--- start ---

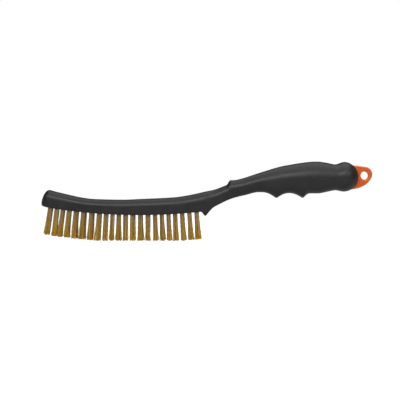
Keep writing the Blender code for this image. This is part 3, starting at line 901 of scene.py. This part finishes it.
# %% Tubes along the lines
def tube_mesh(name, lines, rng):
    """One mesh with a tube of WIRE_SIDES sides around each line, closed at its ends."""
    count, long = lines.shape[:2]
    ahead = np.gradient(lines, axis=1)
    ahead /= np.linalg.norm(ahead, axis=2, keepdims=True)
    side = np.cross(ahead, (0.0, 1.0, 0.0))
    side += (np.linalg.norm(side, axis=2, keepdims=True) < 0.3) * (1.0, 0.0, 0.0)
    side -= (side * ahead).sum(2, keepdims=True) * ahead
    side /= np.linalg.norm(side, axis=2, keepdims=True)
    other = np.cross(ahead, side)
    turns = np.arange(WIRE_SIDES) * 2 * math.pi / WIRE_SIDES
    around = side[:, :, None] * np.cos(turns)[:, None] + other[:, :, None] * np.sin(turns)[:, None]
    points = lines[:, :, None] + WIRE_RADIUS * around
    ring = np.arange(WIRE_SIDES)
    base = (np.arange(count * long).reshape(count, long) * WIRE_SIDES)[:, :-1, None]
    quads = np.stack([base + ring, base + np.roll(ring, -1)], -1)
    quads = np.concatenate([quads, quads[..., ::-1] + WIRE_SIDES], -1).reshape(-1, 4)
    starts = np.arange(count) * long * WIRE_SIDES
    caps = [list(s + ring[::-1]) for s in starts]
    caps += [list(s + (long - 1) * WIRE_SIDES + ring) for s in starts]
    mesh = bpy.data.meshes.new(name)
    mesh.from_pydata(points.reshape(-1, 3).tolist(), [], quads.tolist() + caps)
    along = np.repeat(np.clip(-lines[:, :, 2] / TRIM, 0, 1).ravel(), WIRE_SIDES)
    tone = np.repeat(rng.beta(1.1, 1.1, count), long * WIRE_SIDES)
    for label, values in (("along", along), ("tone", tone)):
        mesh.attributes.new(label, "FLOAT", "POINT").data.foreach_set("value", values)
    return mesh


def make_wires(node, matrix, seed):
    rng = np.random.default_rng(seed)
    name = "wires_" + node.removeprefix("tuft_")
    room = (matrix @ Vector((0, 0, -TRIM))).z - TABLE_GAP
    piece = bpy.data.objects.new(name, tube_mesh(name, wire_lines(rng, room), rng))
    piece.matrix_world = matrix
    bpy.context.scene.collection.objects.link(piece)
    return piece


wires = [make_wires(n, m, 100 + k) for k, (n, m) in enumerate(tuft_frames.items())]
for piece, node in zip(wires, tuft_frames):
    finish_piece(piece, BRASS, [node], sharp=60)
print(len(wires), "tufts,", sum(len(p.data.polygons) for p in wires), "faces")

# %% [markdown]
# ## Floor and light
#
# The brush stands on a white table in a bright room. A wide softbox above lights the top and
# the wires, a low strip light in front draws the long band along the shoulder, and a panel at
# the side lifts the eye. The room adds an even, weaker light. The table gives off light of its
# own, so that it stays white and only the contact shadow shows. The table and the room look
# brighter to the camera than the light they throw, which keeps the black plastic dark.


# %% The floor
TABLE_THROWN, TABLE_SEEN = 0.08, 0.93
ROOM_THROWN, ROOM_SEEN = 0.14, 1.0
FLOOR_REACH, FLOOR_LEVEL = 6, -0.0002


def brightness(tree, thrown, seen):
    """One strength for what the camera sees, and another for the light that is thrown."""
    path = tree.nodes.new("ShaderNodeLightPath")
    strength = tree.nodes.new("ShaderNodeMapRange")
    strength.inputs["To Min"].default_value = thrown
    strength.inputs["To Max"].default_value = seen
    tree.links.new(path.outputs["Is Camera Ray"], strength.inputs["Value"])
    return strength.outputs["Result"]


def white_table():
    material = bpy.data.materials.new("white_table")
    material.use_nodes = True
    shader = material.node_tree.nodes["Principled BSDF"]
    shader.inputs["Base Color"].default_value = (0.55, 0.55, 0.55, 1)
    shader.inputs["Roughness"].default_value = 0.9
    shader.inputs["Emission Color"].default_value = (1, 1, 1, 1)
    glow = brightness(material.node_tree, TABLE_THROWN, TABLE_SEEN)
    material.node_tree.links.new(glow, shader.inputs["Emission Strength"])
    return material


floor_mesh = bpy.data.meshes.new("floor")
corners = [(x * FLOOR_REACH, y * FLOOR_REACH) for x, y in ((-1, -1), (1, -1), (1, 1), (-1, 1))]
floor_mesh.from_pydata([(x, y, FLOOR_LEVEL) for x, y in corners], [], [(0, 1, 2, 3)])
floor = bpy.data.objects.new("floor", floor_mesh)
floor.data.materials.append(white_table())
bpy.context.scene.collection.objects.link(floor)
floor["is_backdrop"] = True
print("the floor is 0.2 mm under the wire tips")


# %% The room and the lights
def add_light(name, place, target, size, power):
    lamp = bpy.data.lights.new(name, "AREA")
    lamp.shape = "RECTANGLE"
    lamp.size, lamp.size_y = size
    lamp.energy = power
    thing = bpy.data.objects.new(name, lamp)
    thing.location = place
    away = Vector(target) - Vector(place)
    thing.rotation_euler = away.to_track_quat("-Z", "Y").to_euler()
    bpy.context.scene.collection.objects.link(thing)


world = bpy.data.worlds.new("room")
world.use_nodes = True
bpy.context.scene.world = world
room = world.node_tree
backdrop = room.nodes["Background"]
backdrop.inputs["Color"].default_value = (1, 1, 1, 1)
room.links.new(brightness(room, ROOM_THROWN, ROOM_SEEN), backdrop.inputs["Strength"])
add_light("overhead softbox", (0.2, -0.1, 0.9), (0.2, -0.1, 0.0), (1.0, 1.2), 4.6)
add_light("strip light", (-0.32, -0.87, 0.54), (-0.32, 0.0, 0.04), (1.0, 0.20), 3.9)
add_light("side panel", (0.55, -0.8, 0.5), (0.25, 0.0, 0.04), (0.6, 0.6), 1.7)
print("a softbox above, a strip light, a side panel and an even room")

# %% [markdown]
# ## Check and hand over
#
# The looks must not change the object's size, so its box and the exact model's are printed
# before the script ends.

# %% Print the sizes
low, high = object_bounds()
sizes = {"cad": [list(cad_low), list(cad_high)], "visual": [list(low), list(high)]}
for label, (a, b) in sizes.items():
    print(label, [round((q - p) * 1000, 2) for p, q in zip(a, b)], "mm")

--- end ---

Copy exactly the lines that run from the first line of the data to the line containing "return piece", please, with both ends included and nothing else.

### RESPONSE FOR THIS EXERCISE
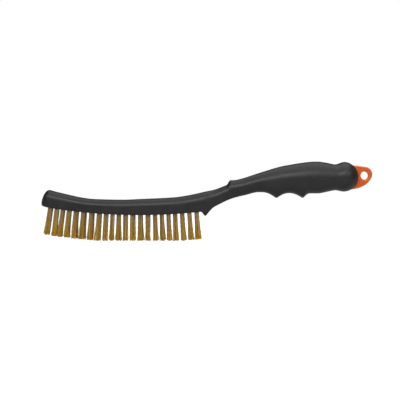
Keep writing the Blender code for this image. This is part 3, starting at line 901 of scene.py. This part finishes it.
# %% Tubes along the lines
def tube_mesh(name, lines, rng):
    """One mesh with a tube of WIRE_SIDES sides around each line, closed at its ends."""
    count, long = lines.shape[:2]
    ahead = np.gradient(lines, axis=1)
    ahead /= np.linalg.norm(ahead, axis=2, keepdims=True)
    side = np.cross(ahead, (0.0, 1.0, 0.0))
    side += (np.linalg.norm(side, axis=2, keepdims=True) < 0.3) * (1.0, 0.0, 0.0)
    side -= (side * ahead).sum(2, keepdims=True) * ahead
    side /= np.linalg.norm(side, axis=2, keepdims=True)
    other = np.cross(ahead, side)
    turns = np.arange(WIRE_SIDES) * 2 * math.pi / WIRE_SIDES
    around = side[:, :, None] * np.cos(turns)[:, None] + other[:, :, None] * np.sin(turns)[:, None]
    points = lines[:, :, None] + WIRE_RADIUS * around
    ring = np.arange(WIRE_SIDES)
    base = (np.arange(count * long).reshape(count, long) * WIRE_SIDES)[:, :-1, None]
    quads = np.stack([base + ring, base + np.roll(ring, -1)], -1)
    quads = np.concatenate([quads, quads[..., ::-1] + WIRE_SIDES], -1).reshape(-1, 4)
    starts = np.arange(count) * long * WIRE_SIDES
    caps = [list(s + ring[::-1]) for s in starts]
    caps += [list(s + (long - 1) * WIRE_SIDES + ring) for s in starts]
    mesh = bpy.data.meshes.new(name)
    mesh.from_pydata(points.reshape(-1, 3).tolist(), [], quads.tolist() + caps)
    along = np.repeat(np.clip(-lines[:, :, 2] / TRIM, 0, 1).ravel(), WIRE_SIDES)
    tone = np.repeat(rng.beta(1.1, 1.1, count), long * WIRE_SIDES)
    for label, values in (("along", along), ("tone", tone)):
        mesh.attributes.new(label, "FLOAT", "POINT").data.foreach_set("value", values)
    return mesh


def make_wires(node, matrix, seed):
    rng = np.random.default_rng(seed)
    name = "wires_" + node.removeprefix("tuft_")
    room = (matrix @ Vector((0, 0, -TRIM))).z - TABLE_GAP
    piece = bpy.data.objects.new(name, tube_mesh(name, wire_lines(rng, room), rng))
    piece.matrix_world = matrix
    bpy.context.scene.collection.objects.link(piece)
    return piece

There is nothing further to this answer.